By The Assam Tribune

AGARTALA, May 21 (IANS) - On the Union Home Ministry's advice, Mizoram today started taking back around 1,000 tribal refugees from relief camps in Tripura where they have been living since November last year after fleeing their state following ethnic clashes.

However, the fate of more than 30,000 refugees who fled Mizoram 13 years ago hangs in the balance.

"The much-awaited repatriation of tribal refugees from Tripura to Mizoram has begun and the authorities have arranged transport and security for them," refugee leader Elvis Chorkhy told reporters.

He said that 32 Mizoram government officials accompanied by their Tripura counterparts are supervising the repatriation from Tripura relief camps to Mamit district in western Mizoram.

North Tripura's Kanchanpur Subdivisional Magistrate Dilip Chakma held meetings with Mizoram government officials. He told journalists later: "Around 1,000 tribal refugees would be repatriated in five batches until May 26. We are providing the necessary logistical support to Mizoram government officials to conduct the long-awaited repatriation."

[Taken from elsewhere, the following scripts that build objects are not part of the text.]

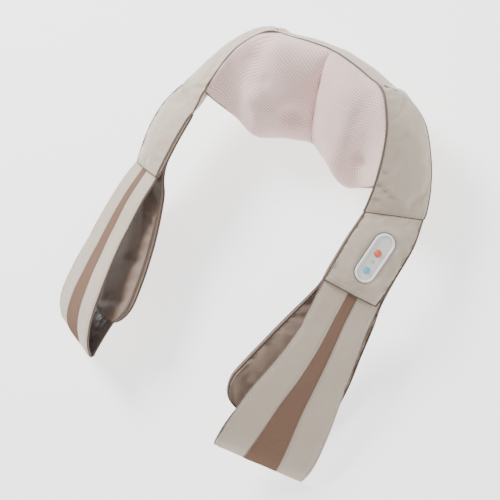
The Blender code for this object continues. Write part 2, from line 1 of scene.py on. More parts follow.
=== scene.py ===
"""Looks of a shiatsu neck massager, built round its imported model.

A beige faux-leather yoke holds two mesh-covered pods at the neck. Each arm ends in a hand
loop, a strap with a brown stripe in front of a taupe paddle, and the wearer's left arm
carries a small control panel. Lengths are in millimetres until they reach a mesh. A grid
is an array of rows of points, and side is 1 for the wearer's left and -1 for the right.
"""

import json
import math

import bmesh
import bpy
import numpy as np
from mathutils import Matrix, Vector, noise


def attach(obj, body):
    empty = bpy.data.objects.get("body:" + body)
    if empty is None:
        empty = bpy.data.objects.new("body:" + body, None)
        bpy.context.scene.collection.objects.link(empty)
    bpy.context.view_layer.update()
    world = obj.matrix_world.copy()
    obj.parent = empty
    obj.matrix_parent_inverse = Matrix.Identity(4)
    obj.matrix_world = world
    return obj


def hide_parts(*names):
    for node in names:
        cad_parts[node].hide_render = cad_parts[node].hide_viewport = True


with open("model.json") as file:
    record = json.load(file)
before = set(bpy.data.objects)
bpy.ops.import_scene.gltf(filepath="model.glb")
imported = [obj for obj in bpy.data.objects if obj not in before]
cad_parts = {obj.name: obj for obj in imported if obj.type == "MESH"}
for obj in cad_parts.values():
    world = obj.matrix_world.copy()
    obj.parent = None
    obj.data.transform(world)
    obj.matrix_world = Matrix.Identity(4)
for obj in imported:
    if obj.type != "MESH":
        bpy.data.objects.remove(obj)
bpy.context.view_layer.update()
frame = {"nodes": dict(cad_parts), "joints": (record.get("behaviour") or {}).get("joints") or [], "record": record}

MM = 0.001
SIDES = ((1, "left"), (-1, "right"))
FLEX = {joint["name"]: joint for joint in frame["joints"]}["arm_left_flex"]
SEAM_MIDDLE_Y = -131.35  # of the flexing seam, in the table's numbers below
YOKE_SHIFT = FLEX["pos_m"][1] / MM - SEAM_MIDDLE_Y

PIPING = 1.3
STITCH_STEP, STITCH_LENGTH, STITCH_RADIUS = 3.8, 2.8, 0.38
MESH_PITCH = 3.4  # of the holes in the pods' cover
ROW_STEP = 3.5  # between the rows of a padded piece
SHELL_STEPS = 12  # rows between two stations of the neck section
POD_COLUMNS, BACK_COLUMNS = 72, 56
POD_OUT = (0, -0.62, 0.79)  # roughly the way that the pods face
PADDLE_HALF = 32  # columns on each face of a paddle
STRIPE_COLUMNS = 13

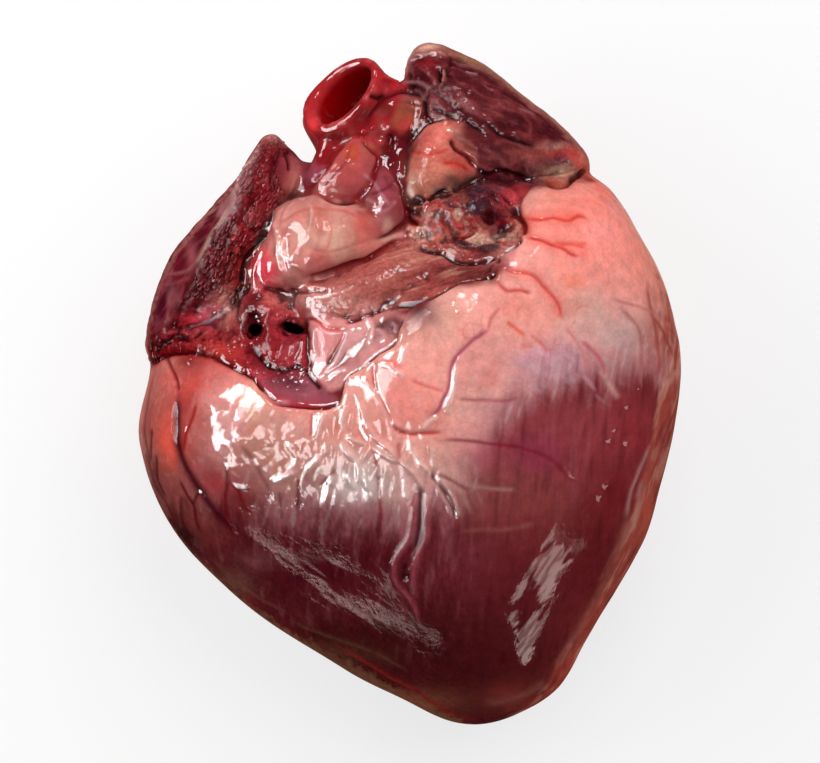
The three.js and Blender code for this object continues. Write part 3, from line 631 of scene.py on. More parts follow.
# %% Finer spots, over the whole front
DETAIL_SPOTS = [
    # centre, reach, colour, strength
    # beige patch and its dark foot
    ((5, 41), (4, 2.5), "#d0806c", 0.7), ((9.5, 42.2), (3, 0.8), "#c8402f", 0.6),
    ((8, 39.6), (1.3, 1), "#44362c", 0.85), ((9.2, 38), (0.9, 1.2), "#3a2a26", 0.85),
    ((5.5, 37), (2.2, 1), "#8a7668", 0.7), ((2.5, 38), (1.6, 1.5), "#cc7a62", 0.7),
    # torn tissue: the clots, then the pale shreds round them
    ((9.5, 36), (1.5, 1.1), "#6e4038", 0.8), ((13, 37), (2.6, 2.2), "#301c26", 0.95),
    ((13, 34.3), (2.4, 2.2), "#341e28", 0.95), ((15.8, 32), (2.4, 2.2), "#280609", 0.95),
    ((16, 37), (2, 1.4), "#46262e", 0.85), ((18.2, 35.3), (1.6, 2), "#8c2430", 0.7),
    ((17.8, 30.8), (1.6, 1.6), "#74101a", 0.8), ((20.5, 36.3), (1.8, 1.2), "#c24048", 0.7),
    ((9.3, 33), (1.1, 2.2), "#b08c78", 0.7), ((18.5, 28.2), (3, 1.3), "#b98a76", 0.7),
    ((21, 31.5), (0.9, 2.4), "#c08a7a", 0.7), ((12, 28), (2.4, 0.9), "#c49a84", 0.75),
    ((8, 25.5), (1, 1), "#c8a898", 0.7), ((15, 25.8), (2.2, 0.8), "#2c141c", 0.85),
    ((10.5, 29.8), (2.6, 0.5), "#6e0c10", 0.8), ((3, 32.7), (2.4, 1.4), "#b07a70", 0.7),
    ((6, 31.5), (2, 0.8), "#7c1418", 0.7), ((0.8, 31), (1, 0.8), "#a80c14", 0.85),
    ((2, 29), (2, 1.4), "#c08a78", 0.7), ((5.5, 28.3), (2.2, 1.2), "#b8604e", 0.6),
    ((4, 26.6), (2.2, 0.6), "#8a1814", 0.7),
    # foot of the aorta and its neighbours
    ((-9.5, 52.5), (2.2, 2), "#5c080d", 0.8), ((-15, 47), (2.5, 1.5), "#6c0b12", 0.8),
    ((-5, 53.5), (2, 1.5), "#601a18", 0.8), ((-1, 50), (1.8, 1.4), "#d84a42", 0.85),
    ((-19.4, 50), (1.5, 2.2), "#ee4046", 0.85), ((-3, 56), (2, 1), "#8a2a34", 0.7),
    # left auricle
    ((12, 48.5), (2.5, 2), "#5c2024", 0.8), ((10, 60), (5, 3), "#45131a", 0.6),
    ((24, 44), (3, 1.5), "#a8544e", 0.7), ((20, 50), (5, 3), "#421216", 0.7),
    ((3, 63), (2, 1.2), "#8a1c26", 0.7), ((3, 67), (3, 1), "#e2a894", 0.8),
    # smooth patch at the trunk's end, and the shadow at its left end
    ((-4.5, 38), (2, 2.5), "#84303a", 0.6), ((-30.2, 23.8), (1, 3), "#9b0b13", 0.9),
    # right auricle: its wet foot and its cut face
    ((-42.5, 12), (2.6, 1.4), "#e0384a", 0.9), ((-46, 9.5), (2.5, 2), "#96121c", 0.85),
    ((-33.4, 20.6), (1.6, 3.2), "#8a181a", 0.9), ((-34, 32), (1.2, 4), "#4c060a", 0.7),
    ((-30.4, 38), (1, 4), "#520a10", 0.7), ((-36, 14.8), (2.2, 2.6), "#d8847a", 0.9),
    ((-39.6, 12.9), (2, 1.8), "#dc6478", 0.9), ((-38, 9), (3, 1.2), "#9c2430", 0.7),
    # between the cut face and the trunk, and a pit below them, painted dark as painted shade
    ((-32.3, 27.5), (1.5, 4), "#861a20", 0.8), ((-28.6, 38), (1.5, 5), "#80141c", 0.7),
    ((-22.8, 38.4), (1.2, 2.8), "#cc7c70", 0.8), ((-20.8, 38.6), (0.9, 2.4), "#6c1c22", 0.7),
    ((-29.8, 16.3), (1.6, 1.2), "#4a0810", 0.85),
    # right auricle: folds of its skin
    ((-35, 37.7), (1.4, 3), "#bc8e8c", 0.85), ((-27.8, 48.8), (1.4, 1.2), "#c08078", 0.85),
    ((-37, 33.5), (1.2, 2), "#ac7478", 0.8), ((-40.5, 30), (1.4, 3), "#5c1422", 0.7),
    ((-43, 25), (1, 3), "#9c5058", 0.7), ((-45.5, 22), (1, 3), "#6c1826", 0.7),
    ((-47, 17), (1, 2.4), "#a05a64", 0.7), ((-49.5, 14), (1.4, 3), "#4e1026", 0.7),
    # left side of the ventricles
    ((-47, -12), (3, 5), "#f8604e", 0.9), ((-38, -20), (4, 3), "#bb464a", 0.85),
    ((-33, -23), (4, 3), "#7e2228", 0.85), ((-46, -22), (3, 4), "#8e3c3a", 0.8),
    ((-42, -27), (3, 3), "#8f3d38", 0.8), ((-51, -20), (2.5, 5), "#561a1a", 0.8),
    ((-38, -30), (4, 3), "#7e3030", 0.7),
    # trunk and torn tissue once more: the brightest and the darkest places
    ((-28, 22), (2, 3.2), "#ff4e60", 0.92), ((-27, 30), (1.5, 2.4), "#d4585c", 0.8),
    ((-8, 26), (3, 1.4), "#f08e86", 0.85), ((5, 30), (1.6, 1), "#a8403c", 0.8),
    ((10, 28), (1.8, 1), "#dc4038", 0.85), ((9, 35), (1.4, 1.4), "#7c2a2a", 0.85),
    # round the vein holes
    ((-31, 6), (1.6, 1.6), "#560a10", 0.9), ((-30.8, 10), (1.3, 2.2), "#5a0e14", 0.7),
    ((-23.4, 10.9), (2.4, 1.1), "#641018", 0.7), ((-22.6, 8.4), (2.2, 1), "#7c1a24", 0.9),
    ((-24.5, 12.4), (2, 1), "#b44850", 0.7), ((-30, 1), (2, 1.2), "#c85464", 0.8),
    # ventricles: the left edge, near black low down as painted shade, then the fat of the front
    ((-52.5, -8), (2, 6), "#a03c38", 0.7), ((-45, -32), (2.5, 4), "#2a0c0b", 0.8),
    ((-10, -20), (5, 3), "#dccac6", 0.7), ((0, -20), (3, 3), "#eeb2ae", 0.75),
    ((44, -10), (4, 6), "#8e2c31", 0.6), ((30, 34), (5, 4), "#d87466", 0.5),
    ((36, 29.5), (4, 3), "#f59a96", 0.5), ((27, 25), (4, 3), "#ee8c82", 0.5),
    ((45, 28), (4, 6), "#ec8678", 0.5), ((8, -18), (3, 3), "#dfa69c", 0.75),
    ((14, -14), (4, 3), "#a84c5c", 0.5), ((10, -10), (4, 3), "#e29894", 0.6),
    # foot of the band, and single places on the base
    ((2, 14), (2.4, 2), "#5e2428", 0.9), ((-3, 11), (2, 2), "#641e26", 0.9),
    ((-8, 14), (3, 1.6), "#ea9c96", 0.85), ((20, 24), (3, 2), "#eca09a", 0.7),
    ((-18, 32), (3, 3), "#b4524a", 0.75), ((-10, 29), (3, 2), "#b04840", 0.6),
    # brown and brick-red rim of the ventricles
    ((-36, -40), (5, 3), "#70463a", 0.8), ((-16, -54), (10, 2.5), "#6a3c2e", 0.6),
    ((0, -63), (10, 2.5), "#94543f", 0.8), ((20, -62), (5, 3), "#943c32", 0.75),
    ((47, -28), (2.5, 6), "#be5646", 0.75), ((36, -50), (3, 5), "#923e34", 0.7),
    ((31, -58), (3, 3), "#aa4436", 0.75), ((-30, -35), (4, 2), "#86484a", 0.7),
    ((36, 10), (4, 3), "#d2a09a", 0.6),
]  # fmt: skip

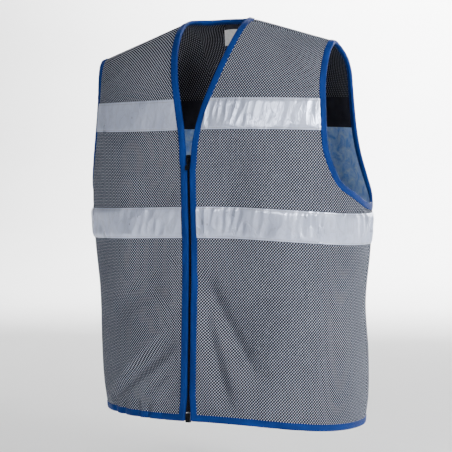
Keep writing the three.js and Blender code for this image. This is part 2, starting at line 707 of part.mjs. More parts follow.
const tapeBack = tapeFace - ZIP_TAPE_THICKNESS;
const coilBack = tapeFace + GAP;
const coilFace = coilBack + COIL_THICKNESS;
const zipTape = (front, side) => zipBar(front, side, GAP / 2, null, tapeFace, tapeBack);
const zipCoil = (front, side) => zipBar(front, side, GAP / 2, COIL_WIDTH, coilFace, coilBack);

// Hard parts. Each is modelled in its own frame, X to the wearer's left, Z up the zip and depths
// counted off the cloth toward -Y, and then laid on the front at its height.
const wasm = await Module();
wasm.setup();

function toManifold(geometry) {
  const bare = geometry.clone();
  bare.deleteAttribute('normal');
  bare.deleteAttribute('uv');
  const merged = mergeVertices(bare, 1e-4);
  return new wasm.Manifold(new wasm.Mesh({
    numProp: 3,
    vertProperties: new Float32Array(merged.getAttribute('position').array),
    triVerts: new Uint32Array(merged.getIndex().array),
  }));
}

function joined(geometries) {
  const mesh = geometries.map(toManifold).reduce((sum, next) => sum.add(next)).getMesh();
  const geometry = new THREE.BufferGeometry();
  geometry.setAttribute('position', new THREE.BufferAttribute(mesh.vertProperties, 3));
  geometry.setIndex(new THREE.BufferAttribute(mesh.triVerts, 1));
  return geometry;
}

const polygon = (points) => new THREE.Shape(points.map(([x, z]) => new THREE.Vector2(x, z)));

// An outline in X and Z, given thickness between two depths
function plate(shape, low, high) {
  const geometry = new THREE.ExtrudeGeometry(shape, { depth: high - low, bevelEnabled: false });
  return geometry.rotateX(Math.PI / 2).translate(0, -low, 0);
}

// An outline in depth and Z, given a width across the middle of the zip
function slice(shape, width) {
  const geometry = new THREE.ExtrudeGeometry(shape, { depth: width, bevelEnabled: false });
  const turn = new THREE.Matrix4().set(0, 0, -1, width / 2, -1, 0, 0, 0, 0, 1, 0, 0, 0, 0, 0, 1);
  return geometry.applyMatrix4(turn);
}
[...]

Chorkhy, who is also president of the Mizoram Bru Displaced People's Forum (MBDPF), said: "We shall observe the repatriation and subsequent resettlement of the tribal refugees in their villages and then we shall decide the repatriation of the remaining evacuees."

Since 1997, around 32,000 Reang tribal refugees have taken shelter in six camps in north Tripura, adjacent to Mizoram. They fled western Mizoram after ethnic clashes with the majority Mizos over the killing of a Mizo forest official.

The refugees' repatriation from Tripura to Mizoram was stopped in November last year when a mob in western Mizoram burnt down around 700 tribal houses after an 18-year-old Mizo youth was shot dead by unidentified miscreants.

Following the arson and violence, about 5,500 displaced Reang tribals took shelter afresh in adjacent north Tripura.

The New Delhi-based rights group Asian Centre for Human Rights (ACHR) has been pressurising the union home ministry to ask the Mizoram government to take back the refugees at the earliest to start life anew.

"The Union Home Ministry in a letter to the ACHR has informed that it had sanctioned grants-in-aid of Rs 24,300,000 to the Mizoram government for meeting expenditure on repatriation and rehabilitation of the tribal refugees," ACHR director Suhas Chakma said in a statement.

The statement quoting the Union Home Ministry's letter said the Mizoram government would also provide house construction assistance of Rs.38,500 per tribal family, free rations to the displaced tribals for a period of 9 months, adequate security and financial assistance for their 'jhum' cultivation (slash and burn method of cultivation).